1. Embracing a Growth Mindset:

To excel in sales, start with a growth mindset. Be open to learning, coachable, and ready to apply new strategies. Confidence, not arrogance, in customer interactions is key. Balancing confidence with humility sets top-tier sales professionals apart. Embrace change eagerly to thrive and become industry experts in sales capability.

2. Motivation to Learn:

A fundamental aspect of skill development is your motivation to learn. If you’re motivated, you’ll seek out information and skills that you currently lack. For instance, if I needed to learn something outside my expertise, I’d be proactive in seeking knowledge from someone well-versed in that area. This same principle applies to sales – if there’s an area you’re not familiar with, be it a new sales tool or a technique, seek out that knowledge, internalise it, and make it a part of your sales competency​​.

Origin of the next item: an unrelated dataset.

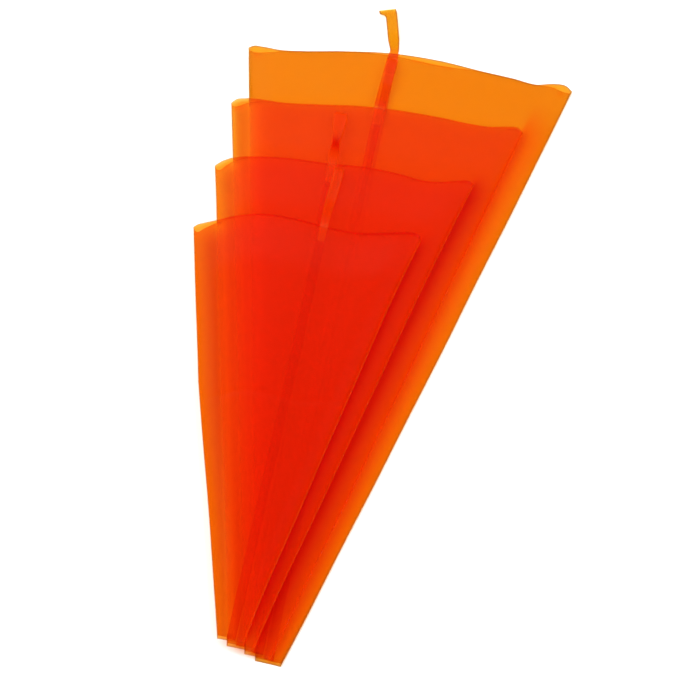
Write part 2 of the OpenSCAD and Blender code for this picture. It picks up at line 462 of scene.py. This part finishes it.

3. Balancing Drive with Empathy:

In sales, there’s a delicate balance between having the drive to succeed and maintaining genuine empathy for your clients. It’s about caring for the people you serve. This balance is critical as it helps in building trust and rapport with clients. Avoid negative traits like jealousy, gossip, or anger, and keep yourself in what I call a ‘positive shell’. Always stay customer-centric. Remember, the best salespeople have a genuine passion for sales and the businesses they represent. They’re not just selling a product; they’re offering solutions that they truly believe in​​.

Conclusion

So, hopefully, understanding the 4 quadrants of growth can shed some light on why it’s important to step up, be a little vulnerable, and embrace change. As we say in the sales world, “It’s not a talkfest; it’s a development program.” I say, let’s develop through these quadrants, and let’s do it together. Because at the end of the day, it’s about creating an environment where an act of good faith can take place – that’s the essence of selling. And remember, keep your eye on the prize, and don’t be afraid to mess it up – that’s how you’ll truly learn and succeed.